The 95.96% RTP is slightly below the 96% line, and the 810x max win is conservative by modern standards — two numbers that honest players should weigh against the appeal of the progressive jackpot layer. The base game pacing is slow between bonus triggers, which is the one structural criticism worth flagging for players used to higher-frequency feature slots.
For LATAM-facing casinos and players who appreciate culturally grounded themes over generic luck symbols, Caramelo Sortudo is a well-executed entry in a crowded format. It won't be anyone's only slot, but it earns a place in the rotation.
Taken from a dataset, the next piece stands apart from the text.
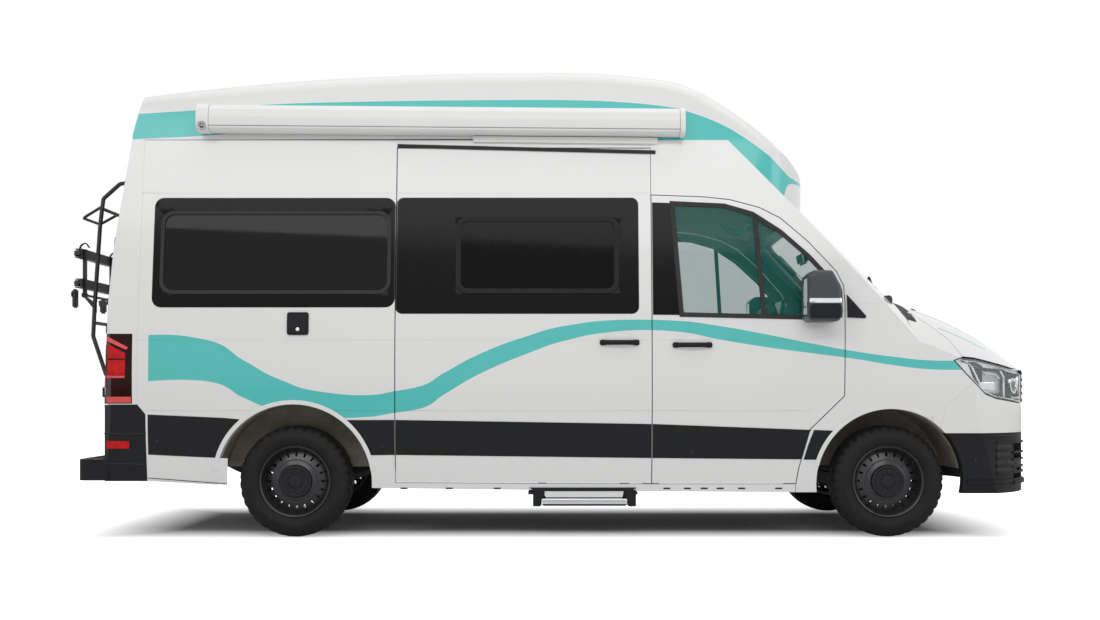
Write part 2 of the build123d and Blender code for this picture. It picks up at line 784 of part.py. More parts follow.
# ---------------------------------------------------------------- running gear
spring_x = 620
hub_face = 20  # from the tyre's middle plane out to the rim's inner mounting face
brake_radius = 140
with BuildPart() as rear_axle:
    hub_reach = rear_track / 2 + hub_face - fit_gap
    add(drum(rear_axle_x, hub_z, 40, -hub_reach, hub_reach))
    for sign in (-1, 1):
        drum_y = sorted((sign * (hub_reach - 100), sign * (hub_reach - 20)))
        add(drum(rear_axle_x, hub_z, brake_radius, *drum_y))
        spring_y = tuple(sorted((sign * 560, sign * 490)))
        with BuildSketch(Plane.XZ.offset(-spring_y[1])):
            with BuildLine():
                rear_end, front_end = rear_axle_x - spring_x, rear_axle_x + spring_x
                low = ThreePointArc((rear_end, 480), (rear_axle_x, hub_z - 60), (front_end, 480))
                high = ThreePointArc((rear_end, 510), (rear_axle_x, hub_z - 20), (front_end, 510))
                Line(low @ 0, high @ 0)
                Line(low @ 1, high @ 1)
            make_face()
        extrude(amount=spring_y[1] - spring_y[0])
        shackle_y = tuple(sorted((sign * (rail_y[1] + fit_gap), sign * 560)))
        for x in (rear_axle_x - spring_x, rear_axle_x + spring_x):
            add(box((x - 25, x + 25), shackle_y, (470, 545)))
save(rear_axle, "rear_axle")

arm_z = 235
with BuildPart() as front_subframe:
    add(box((front_axle_x - 150, front_axle_x + 120), (-420, 420), (250, 330)))
    for sign in (-1, 1):
        turret_y = tuple(sorted((sign * 330, sign * 420)))
        add(box((front_axle_x - 60, front_axle_x + 60), turret_y, (250, rail_z[0] - fit_gap)))
        with BuildSketch(Plane.XY.offset(arm_z - 20)):
            with BuildLine():
                Polyline(
                    (front_axle_x - 150, sign * 400),
                    (front_axle_x + 90, sign * 400),
                    (front_axle_x + 30, sign * (kingpin_y + 20)),
                    (front_axle_x - 30, sign * (kingpin_y + 20)),
                    close=True,
                )
            make_face()
        extrude(amount=40)
save(front_subframe, "front_subframe")

for side, sign in (("right", -1), ("left", 1)):
    with BuildPart() as knuckle:
        upright_y = tuple(sorted((sign * (kingpin_y - 30), sign * (kingpin_y + 30))))
        add(box((front_axle_x - 35, front_axle_x + 35), upright_y, (arm_z + 20 + fit_gap, 440)))
        stub_end = front_track / 2 + hub_face - fit_gap
        add(drum(front_axle_x, hub_z, 32, *sorted((sign * (kingpin_y + 20), sign * stub_end))))
        add(drum(front_axle_x, hub_z, brake_radius, *sorted((sign * (stub_end - 45), sign * (stub_end - 20)))))
    save(knuckle, f"knuckle_{side}")

for end, x, track in (("front", front_axle_x, front_track), ("rear", rear_axle_x, rear_track)):
    for side, sign in (("right", -1), ("left", 1)):
        middle = sign * track / 2
        with BuildPart() as tyre:
            with BuildSketch(Plane.YZ.offset(x)):
                with BuildLine():
                    half = tyre_width / 2
                    Polyline(
                        (middle - half + 20, hub_z + rim_radius + fit_gap),
                        (middle - half, hub_z + rim_radius + 40),
                        (middle - half + 6, hub_z + tyre_radius - 40),
                        (middle - half + 28, hub_z + tyre_radius - 6),
                        (middle - 60, hub_z + tyre_radius),
                        (middle + 60, hub_z + tyre_radius),
                        (middle + half - 28, hub_z + tyre_radius - 6),
                        (middle + half - 6, hub_z + tyre_radius - 40),
                        (middle + half, hub_z + rim_radius + 40),
                        (middle + half - 20, hub_z + rim_radius + fit_gap),
                        close=True,
                    )
                make_face()
            revolve(axis=Axis((x, 0, hub_z), (0, 1, 0)))
        save(tyre, f"tyre_{end}_{side}")
        with BuildPart() as rim:
            with BuildSketch(Plane.YZ.offset(x)):
                with BuildLine():
                    Polyline(
                        (middle - sign * 97, hub_z + rim_radius),
                        (middle + sign * 97, hub_z + rim_radius),
                        (middle + sign * 90, hub_z + rim_radius - 14),
                        (middle + sign * 40, hub_z + 180),
                        (middle + sign * 60, hub_z + 120),
                        (middle + sign * 68, hub_z + 100),
                        (middle + sign * 72, hub_z + 0),
                        (middle + sign * hub_face, hub_z + 0),
                        (middle + sign * hub_face, hub_z + 150),
                        (middle - sign * 60, hub_z + 195),
                        (middle - sign * 97, hub_z + 200),
                        close=True,
                    )
                make_face()
            revolve(axis=Axis((x, 0, hub_z), (0, 1, 0)))
            with BuildSketch(Plane(origin=(x, middle, hub_z), x_dir=(1, 0, 0), z_dir=(0, 1, 0))):
                with PolarLocations(slot_circle, slot_count):
                    Rectangle(24, 13)
            extrude(amount=tyre_width / 2, both=True, mode=Mode.SUBTRACT)
        save(rim, f"rim_{end}_{side}")

# ---------------------------------------------------------------- cab
steering_centre = (door_line_x + 714, 400, 1150)
column_tilt = 28  # degrees above level that the column points at the driver
column_axis = Vector(-cos(radians(column_tilt)), 0, sin(radians(column_tilt)))
wheel_plane = Plane(origin=steering_centre, x_dir=(0, 1, 0), z_dir=column_axis)
column_radius = 22
with BuildPart() as column_bore:
    with BuildSketch(wheel_plane):
        Circle(column_radius + fit_gap)
    extrude(amount=-300)
dash_outline = from_datum(
    door_front_x,
    [
        (-292, 1000),
        (-342, 1130),
        (-212, 1260),
        (-72, 1330),
        (348, 1360),
        (408, 1300),
        (408, 1150),
        (-22, 1100),
        (-152, 900),
        (-252, 880),
    ],
)
with BuildPart() as dashboard:
    add(body_form(2 * wall + panel_gap + fit_gap))
    with BuildSketch(Plane.XZ.offset(-1000)):
        with BuildLine():
            Polyline(*dash_outline, close=True)
        make_face()
    extrude(amount=2000, mode=Mode.INTERSECT)
    add(column_bore.part, mode=Mode.SUBTRACT)
save(dashboard, "dashboard")

with BuildPart() as steering_wheel:
    rim_centre = Vector(*steering_centre) + wheel_plane.x_dir * 190
    with BuildSketch(Plane(origin=rim_centre, x_dir=wheel_plane.x_dir, z_dir=wheel_plane.y_dir)):
        Circle(15)
    revolve(axis=Axis(steering_centre, column_axis))
    with BuildSketch(wheel_plane):
        Circle(60)
        Rectangle(380, 40)
        with Locations((0, -95)):
            Rectangle(50, 190)
    extrude(amount=14, both=True)
    with BuildSketch(wheel_plane):
        Circle(column_radius)
    extrude(amount=-170)
save(steering_wheel, "steering_wheel")

backrest_outline = from_datum(
    door_line_x, [(104, 760), (164, 980), (44, 1640), (-36, 1640), (4, 900), (44, 800)]
)
with BuildPart() as cab_seats:
    for y in (-420, 420):
        with BuildSketch(Plane.XZ.offset(-y - 250)):
            with BuildLine():
                Polyline(*backrest_outline, close=True)
            make_face()
        extrude(amount=500)
        with BuildSketch(Plane.XY.offset(820)):
            with Locations((door_line_x + 304, y)):
                RectangleRounded(480, 500, 60)
        extrude(amount=150)
        add(box((door_line_x + 104, door_line_x + 484), (y - 190, y + 190), (floor_z[1] + fit_gap, 830)))
save(cab_seats, "cab_seats")

# ---------------------------------------------------------------- outside fittings
mirror_x = door_front_x - 160
mirror_outline = from_datum(
    mirror_x,
    [(-108, 1337), (-80, 1313), (84, 1313), (108, 1365), (94, 1525), (44, 1617), (-66, 1617), (-108, 1583)],
)
mirror_depth_y = (1028, 1210)
for side, sign in (("right", -1), ("left", 1)):
    with BuildPart() as mirror_body:
        with BuildSketch(Plane.XZ.offset(-sign * mirror_depth_y[0])) as housing_face:
            with BuildLine():
                Polyline(*mirror_outline, close=True)
            make_face()
            fillet(housing_face.vertices(), 24)
        extrude(amount=mirror_depth_y[1] - mirror_depth_y[0], dir=(0, sign, 0))
        fillet(mirror_body.faces().sort_by(Axis.Y)[0 if sign < 0 else -1].edges(), 30)
        # recess of the glass, in the face that looks back
        glass_y = tuple(sorted(sign * y for y in (mirror_depth_y[0] + 22, mirror_depth_y[1] - 22)))
        add(box((mirror_x - 120, mirror_x - 102), glass_y, (1345, 1575)), mode=Mode.SUBTRACT)
        arm_y = tuple(sorted((sign * 985, sign * 1060)))
        add(box((mirror_x - 52, mirror_x + 68), arm_y, (1345, 1385)))
        add(body_form(-fit_gap), mode=Mode.SUBTRACT)
    save(mirror_body, f"mirror_{side}")

awning_x = (rear_axle_x - 595, door_line_x + 205)
awning_z = (2478, 2640)
awning_depth_y = 1000
with BuildPart() as awning:
    with BuildSketch(Plane.YZ.offset(awning_x[0])):
        with BuildLine():
            lean = tan(radians(roof_lean))
            back_low = (-(roof_base_y - (awning_z[0] - side_top_z) * lean) - fit_gap, awning_z[0])
            back_high = (-(roof_base_y - (awning_z[1] - side_top_z) * lean) - fit_gap, awning_z[1])
            Polyline(
                back_low,
                (-awning_depth_y + 40, awning_z[0]),
                (-awning_depth_y, awning_z[0] + 40),
                (-awning_depth_y, awning_z[1] - 50),
                (-awning_depth_y + 40, awning_z[1]),
                back_high,
                close=True,
            )
        make_face()
    extrude(amount=awning_x[1] - awning_x[0])
save(awning, "awning")

step_z = 205
step_middle_x = door_line_x - 411
step_x = (step_middle_x - 260, step_middle_x + 260)
with BuildPart() as step_frame:
    for x in (step_middle_x - 315, step_middle_x + 241):
        add(box((x, x + 70), (-940, -760), (step_z + 31 + fit_gap, 262)))
    add(box((step_middle_x - 345, step_middle_x + 327), (-950, -600), (262, 276)))
    for x in (step_middle_x - 285, step_middle_x + 235):
        add(box((x, x + 50), (-760, -600), (276, floor_z[0] - fit_gap)))
save(step_frame, "step_frame")
with BuildPart() as step_tread:
    add(box(step_x, (-975, -700), (step_z, step_z + 31)))
save(step_tread, "step_tread")

rack_y = (-670, -110)  # the two main tubes, on the right-hand tail door
rack_tube = 13
rack_foot_z = rear_lean_z - 300
platform_pin = (rear_face_x - 237, 1508)  # x, z
platform_pin_radius = 8
main_tube_line = [
    (rear_face_x + 155, 2235),
    (rear_face_x - 2, 2212),
    (rear_face_x - 107, 2118),
    (rear_face_x - 128, 1949),
    (rear_face_x - 163, 1432),
    (rear_face_x - 172, 1245),
    (rear_face_x - 92, 1005),
    (rear_face_x - 45, rack_foot_z),
    (rear_face_x + 15, rack_foot_z),
]
cross_tubes = [(rear_face_x - 115, 2055), (rear_face_x - 167, 1330)]
hoop_x = rear_face_x - 240
with BuildPart() as rack_frame:
    for y in rack_y:
        add(tube([(x, y, z) for x, z in main_tube_line], rack_tube, 30))
        add(drum_x(y, rack_foot_z, 32, rear_face_x - 6, rear_face_x + 10))
    for x, z in cross_tubes:
        add(tube([(x, rack_y[0], z), (x, rack_y[1], z)], rack_tube - 2))
    # bike hoop at the top
    hoop = [
        (cross_tubes[0][0], rack_y[0] + 4, 2070),
        (hoop_x, rack_y[0] + 10, 1996),
        (hoop_x, -350, 1996),
        (cross_tubes[0][0], -380, 2055),
    ]
    add(tube(hoop, 9, 25))
    # lugs and the pin that the platform turns on
    lug = [
        (rear_face_x - 153, 1395),
        (rear_face_x - 153, 1450),
        (platform_pin[0] - 14, platform_pin[1] + 14),
        (platform_pin[0] + 6, platform_pin[1] - 18),
    ]
    for y in (rack_y[0] + 6, rack_y[1] - 14):
        add(side_region(lug, y, y + 8))
    add(drum(*platform_pin, platform_pin_radius, rack_y[0] + 6, rack_y[1] - 6))
    add(body_form(-fit_gap), mode=Mode.SUBTRACT)
save(rack_frame, "rack_frame")

platform_top_z = 1800
channel_x = (platform_pin[0] - 42, platform_pin[0] + 2)
channel_z = ((1552, 1610), (1742, platform_top_z))
with BuildPart() as rack_platform:
    for y in (rack_y[0] + 22, rack_y[1] - 42):
        rail_x = (platform_pin[0] - 10, platform_pin[0] + 12)
        add(box(rail_x, (y, y + 20), (platform_pin[1], platform_top_z)))
        add(drum(*platform_pin, 18, y, y + 20))
        add(drum(*platform_pin, platform_pin_radius + fit_gap, y - 1, y + 21), mode=Mode.SUBTRACT)
    for z in channel_z:
        add(box(channel_x, (rack_y[0] - 20, rack_y[1] + 20), z))
        groove_x = (channel_x[0] - 1, channel_x[1] - 12)
        add(box(groove_x, (rack_y[0] - 21, rack_y[1] + 21), (z[0] + 6, z[1] - 6)), mode=Mode.SUBTRACT)
    # wheel cups at the channel ends; the far ones reach furthest back
    for z in channel_z:
        add(drum_x(rack_y[0] + 2, (z[0] + z[1]) / 2, 20, channel_x[0] - 8, channel_x[1] - 6))
        add(drum_x(rack_y[1] - 2, (z[0] + z[1]) / 2, 20, rear_axle_x - rear_reach, channel_x[1] - 6))
save(rack_platform, "rack_platform")
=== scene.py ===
"""Camper van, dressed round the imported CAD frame. Lengths in the tables are millimetres in the frame of the
part: +X forward, +Y to the vehicle's left, +Z up, ground at Z = 0."""

import json
import math
import bmesh
import bpy
from mathutils import Matrix, Vector
from mathutils.bvhtree import BVHTree

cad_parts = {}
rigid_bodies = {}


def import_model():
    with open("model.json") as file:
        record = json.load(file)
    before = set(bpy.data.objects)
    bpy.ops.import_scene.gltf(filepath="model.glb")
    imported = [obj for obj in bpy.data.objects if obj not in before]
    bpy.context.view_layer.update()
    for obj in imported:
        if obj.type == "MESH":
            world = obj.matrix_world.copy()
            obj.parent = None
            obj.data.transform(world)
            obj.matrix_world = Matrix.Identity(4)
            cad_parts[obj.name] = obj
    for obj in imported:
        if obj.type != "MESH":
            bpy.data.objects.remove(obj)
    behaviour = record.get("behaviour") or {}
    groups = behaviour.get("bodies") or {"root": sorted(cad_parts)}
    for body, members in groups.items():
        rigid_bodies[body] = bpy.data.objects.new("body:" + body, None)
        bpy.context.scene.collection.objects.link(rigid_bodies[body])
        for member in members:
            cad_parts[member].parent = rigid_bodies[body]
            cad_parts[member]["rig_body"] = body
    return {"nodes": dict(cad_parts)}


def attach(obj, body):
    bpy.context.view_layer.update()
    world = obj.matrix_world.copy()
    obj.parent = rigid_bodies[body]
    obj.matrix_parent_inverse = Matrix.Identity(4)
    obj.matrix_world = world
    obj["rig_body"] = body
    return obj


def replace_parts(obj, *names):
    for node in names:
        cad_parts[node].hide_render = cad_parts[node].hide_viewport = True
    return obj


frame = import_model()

MM = 0.001
scene = bpy.context.scene
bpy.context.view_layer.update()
nodes = frame["nodes"]

SIDES = ((-1, "right"), (1, "left"))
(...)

- +Four-tier progressive jackpot (Jackpot Cards) adds upside beyond the 810x base-game ceiling
- +Grilled Chicken Bonus pays an instant 25x–100x multiplier with no additional steps
- +Fast-paced 3x3 format with 27 paylines — simple to learn, quick to cycle
- +Wide bet range ($0.10–$100) suits both casual and higher-stakes sessions
- +Culturally specific Brazilian theme distinguishes it from generic luck-themed competitors
- +Risk/Gamble feature available for players who want to double wins
- -810x max win is modest compared to most modern video slots
- -95.96% RTP sits just below the 96% benchmark many players prefer
- -Hit frequency not published — harder to calibrate session bankroll
- -Base game can feel slow between bonus triggers
- -Early-stage tracked-bet data limits confidence in real-world performance patterns
Best for
Caramelo Sortudo is a deliberately simple slot that does exactly what the Sortudo format promises: fast rounds, an instant-multiplier bonus, and a jackpot layer that keeps things interesting beyond the base game. The 810x max win and 95.96% RTP are modest, but the four progressive jackpots give high-variance upside that the headline numbers don't fully capture. Best suited to players who prefer pace over complexity.